A memorial poem was written by Alfred, Lord Tennyson, titled "The Charge of the Light Brigade":
"Half a league, half a league,
Half a league onward,
All in the valley of Death
Rode the six hundred.
'Forward, the Light Brigade!
'Charge for the guns!' he said:
Into the valley of Death
Rode the six hundred.
'Forward, the Light Brigade!'
Was there a man dismay'd?
Not tho' the soldier knew
Someone had blunder'd:
Theirs not to make reply,
Theirs not to reason why,
Theirs but to do and die:
Into the valley of Death
Rode the six hundred ..."
Russia feared Britain would expand its territory of British Columbia in Canada by claiming Russian Alaska.
To preempt this, on March 30, 1867, Russia quickly sold 586,412 square miles to the United States for $7.2 million -- about two cents per acre. It was the second largest land purchase in history.
The largest being the Louisiana Purchase of 828,000 square miles in 1803.
The third largest was the Mexican Cession of 520,000 square miles in 1848.
Alaska was initially thought to be of no value, referred to as Seward's Folly.
Later, when Alaska was found to be rich in natural resources, appreciation was shown to Seward.
William H, Seward stated in his oration, "The Destiny of America" (Columbus, Ohio, September 14, 1853):
"Shall we look to the sacred desk? Yes, indeed; for it is of Divine institution, and is approved by human experience.
The ministers of Christ, inculcating Divine morals, under Divine authority, with Divine sanction, and sustained and aided by special cooperating influences of the Divine Spirit, are now carrying further and broadly onward the great work of the renewal of the civilization of the world, and its emancipation from superstition and despotism."
As vice-president of the American Bible Society, William Henry Seward stated in 1836:
"I know not how long a republican government can flourish among a great people who have not the Bible; the experiment has never been tried; but this I do know: that the existing government of this country never could have had existence but for the Bible.
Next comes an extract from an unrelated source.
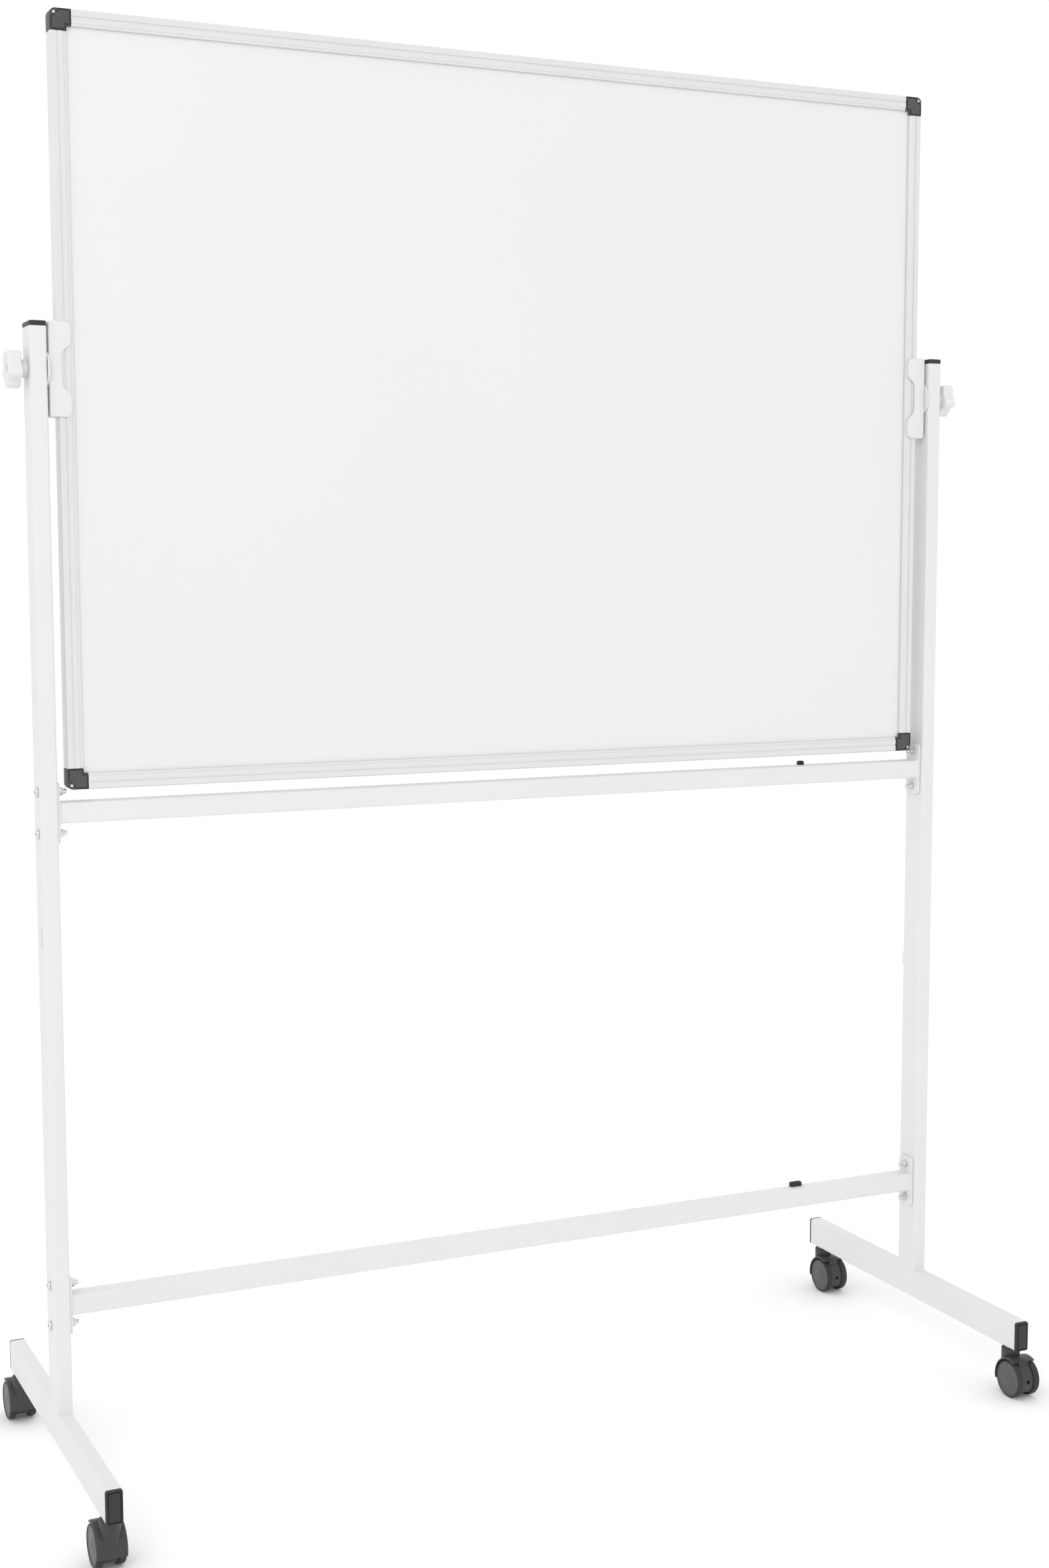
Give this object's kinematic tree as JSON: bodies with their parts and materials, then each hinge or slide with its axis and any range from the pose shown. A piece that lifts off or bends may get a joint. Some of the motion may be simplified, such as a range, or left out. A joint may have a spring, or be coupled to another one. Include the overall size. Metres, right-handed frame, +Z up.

And, further, I do, in my conscience, believe that if at every decade of years a copy of the Bible could be found in every family in the land its republican institutions would be perpetuated."
"I do not believe human society ... ever have attained, or ever can attain, a high state of intelligence, virtue, security, liberty, or happiness without the Holy Scriptures; even the whole hope of human progress is suspended on the ever-growing influence of the Bible."